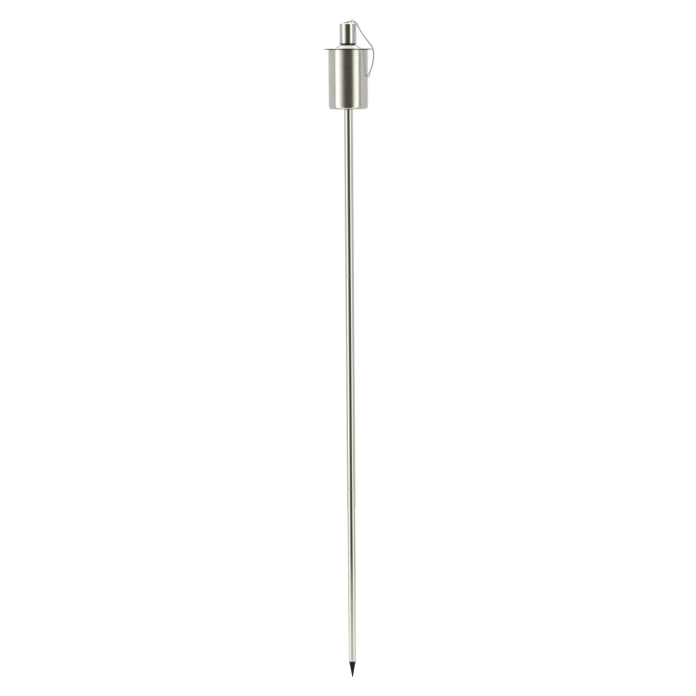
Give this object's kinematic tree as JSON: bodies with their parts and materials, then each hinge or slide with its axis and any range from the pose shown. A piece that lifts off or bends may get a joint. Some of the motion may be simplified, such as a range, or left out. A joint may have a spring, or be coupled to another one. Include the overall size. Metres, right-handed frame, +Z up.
{
  "type": "garden oil torch",
  "caption": "Stainless garden oil torch: sectioned pole on a plastic ground spike, fuel canister with a wide top plate, screwed wick holder and a snuffer cap on a chain.",
  "frame": {"origin": "tip of the ground spike, on the pole's axis", "axes": "+Z up the pole; the chain is on the +X side, turned 21 degrees towards -Y, which is the front"},
  "size_m": [0.1071, 0.102, 1.4763],
  "materials": {
    "black_plastic": "moulded, fine satin grain",
    "pole_steel": "drawn stainless tube, fine lengthwise polish",
    "sleeve_steel": "plain mill finish",
    "can_steel": "stainless, brushed round the can",
    "plate_steel": "stainless, spun and polished",
    "cap_steel": "bright drawn stainless",
    "neck_steel": "turned stainless, threaded and knurled",
    "seal_rubber": "oil-resistant, matt",
    "wick_glass": "braided glass fibre",
    "chain_steel": "nickel-bright wire"
  },
  "bodies": {
    "ground_section": {"ground_spike": "black_plastic", "lower_tube": "pole_steel", "lower_joint_sleeve": "sleeve_steel"},
    "middle_section": {"middle_tube": "pole_steel", "upper_joint_sleeve": "sleeve_steel"},
    "upper_section": {"upper_tube": "pole_steel"},
    "head": {"head_spigot": "sleeve_steel", "canister": "can_steel", "top_plate": "plate_steel", "filler_neck": "neck_steel", "anchor_eye": "chain_steel", "anchor_ring": "chain_steel"},
    "burner": {"wick_holder": "sleeve_steel", "neck_gasket": "seal_rubber"},
    "clamp_ring": {"screw_ring": "neck_steel"},
    "wick_core": {"wick": "wick_glass"},
    "cap_hanger": {"swivel_tab": "chain_steel", "cap_ring": "chain_steel", "chain": "chain_steel"},
    "cap": {"snuffer_cap": "cap_steel", "cap_rivet": "cap_steel"}
  },
  "joints": [
    {"name": "middle_section_pull", "type": "slide", "parent": "ground_section", "child": "middle_section", "axis": [0, 0, 1], "range_m": [0, 0.045]},
    {"name": "upper_section_pull", "type": "slide", "parent": "middle_section", "child": "upper_section", "axis": [0, 0, 1], "range_m": [0, 0.045]},
    {"name": "head_pull", "type": "slide", "parent": "upper_section", "child": "head", "axis": [0, 0, 1], "range_m": [0, 0.038]},
    {"name": "wick_holder_rise", "type": "slide", "parent": "head", "child": "burner", "axis": [0, 0, 1], "range_m": [0, 0.004]},
    {"name": "screw_ring_turn", "type": "hinge", "parent": "burner", "child": "clamp_ring", "pos_m": [0, 0, 1.427], "axis": [0, 0, 1], "range_deg": [0, 720]},
    {"name": "wick_raise", "type": "slide", "parent": "burner", "child": "wick_core", "axis": [0, 0, 1], "range_m": [-0.006, 0.012]},
    {"name": "cap_lift", "type": "slide", "parent": "head", "child": "cap_hanger", "axis": [0, 0, 1], "range_m": [0, 0.017], "deforming": ["chain"]},
    {"name": "cap_turn", "type": "hinge", "parent": "cap_hanger", "child": "cap", "pos_m": [0, 0, 1.4681], "axis": [0, 0, 1], "continuous": true}
  ],
  "couplings": [
    {"joint": "wick_holder_rise", "follows": "screw_ring_turn", "m_per_rad": 0.00031831}
  ]
}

- **Required task**
Please reproduce every line of the material word for word.

- **Solution to the problem**
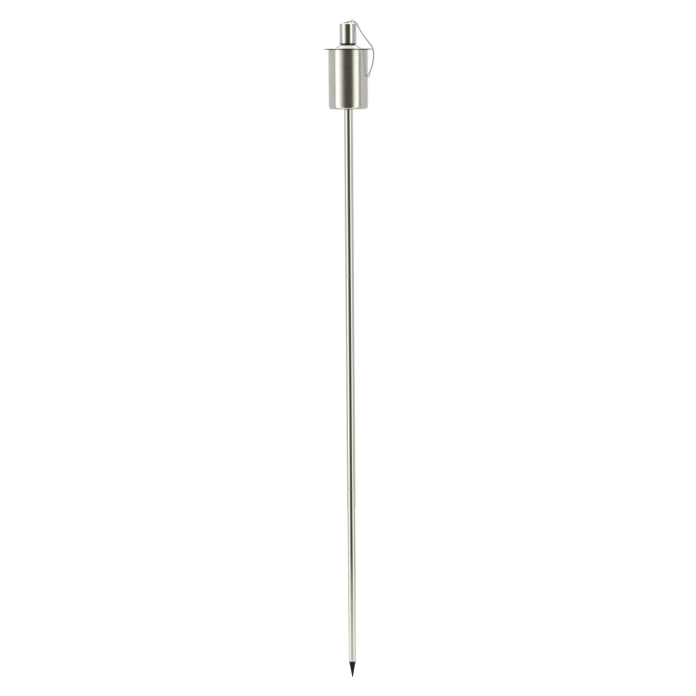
Give this object's kinematic tree as JSON: bodies with their parts and materials, then each hinge or slide with its axis and any range from the pose shown. A piece that lifts off or bends may get a joint. Some of the motion may be simplified, such as a range, or left out. A joint may have a spring, or be coupled to another one. Include the overall size. Metres, right-handed frame, +Z up.
{
  "type": "garden oil torch",
  "caption": "Stainless garden oil torch: sectioned pole on a plastic ground spike, fuel canister with a wide top plate, screwed wick holder and a snuffer cap on a chain.",
  "frame": {"origin": "tip of the ground spike, on the pole's axis", "axes": "+Z up the pole; the chain is on the +X side, turned 21 degrees towards -Y, which is the front"},
  "size_m": [0.1071, 0.102, 1.4763],
  "materials": {
    "black_plastic": "moulded, fine satin grain",
    "pole_steel": "drawn stainless tube, fine lengthwise polish",
    "sleeve_steel": "plain mill finish",
    "can_steel": "stainless, brushed round the can",
    "plate_steel": "stainless, spun and polished",
    "cap_steel": "bright drawn stainless",
    "neck_steel": "turned stainless, threaded and knurled",
    "seal_rubber": "oil-resistant, matt",
    "wick_glass": "braided glass fibre",
    "chain_steel": "nickel-bright wire"
  },
  "bodies": {
    "ground_section": {"ground_spike": "black_plastic", "lower_tube": "pole_steel", "lower_joint_sleeve": "sleeve_steel"},
    "middle_section": {"middle_tube": "pole_steel", "upper_joint_sleeve": "sleeve_steel"},
    "upper_section": {"upper_tube": "pole_steel"},
    "head": {"head_spigot": "sleeve_steel", "canister": "can_steel", "top_plate": "plate_steel", "filler_neck": "neck_steel", "anchor_eye": "chain_steel", "anchor_ring": "chain_steel"},
    "burner": {"wick_holder": "sleeve_steel", "neck_gasket": "seal_rubber"},
    "clamp_ring": {"screw_ring": "neck_steel"},
    "wick_core": {"wick": "wick_glass"},
    "cap_hanger": {"swivel_tab": "chain_steel", "cap_ring": "chain_steel", "chain": "chain_steel"},
    "cap": {"snuffer_cap": "cap_steel", "cap_rivet": "cap_steel"}
  },
  "joints": [
    {"name": "middle_section_pull", "type": "slide", "parent": "ground_section", "child": "middle_section", "axis": [0, 0, 1], "range_m": [0, 0.045]},
    {"name": "upper_section_pull", "type": "slide", "parent": "middle_section", "child": "upper_section", "axis": [0, 0, 1], "range_m": [0, 0.045]},
    {"name": "head_pull", "type": "slide", "parent": "upper_section", "child": "head", "axis": [0, 0, 1], "range_m": [0, 0.038]},
    {"name": "wick_holder_rise", "type": "slide", "parent": "head", "child": "burner", "axis": [0, 0, 1], "range_m": [0, 0.004]},
    {"name": "screw_ring_turn", "type": "hinge", "parent": "burner", "child": "clamp_ring", "pos_m": [0, 0, 1.427], "axis": [0, 0, 1], "range_deg": [0, 720]},
    {"name": "wick_raise", "type": "slide", "parent": "burner", "child": "wick_core", "axis": [0, 0, 1], "range_m": [-0.006, 0.012]},
    {"name": "cap_lift", "type": "slide", "parent": "head", "child": "cap_hanger", "axis": [0, 0, 1], "range_m": [0, 0.017], "deforming": ["chain"]},
    {"name": "cap_turn", "type": "hinge", "parent": "cap_hanger", "child": "cap", "pos_m": [0, 0, 1.4681], "axis": [0, 0, 1], "continuous": true}
  ],
  "couplings": [
    {"joint": "wick_holder_rise", "follows": "screw_ring_turn", "m_per_rad": 0.00031831}
  ]
}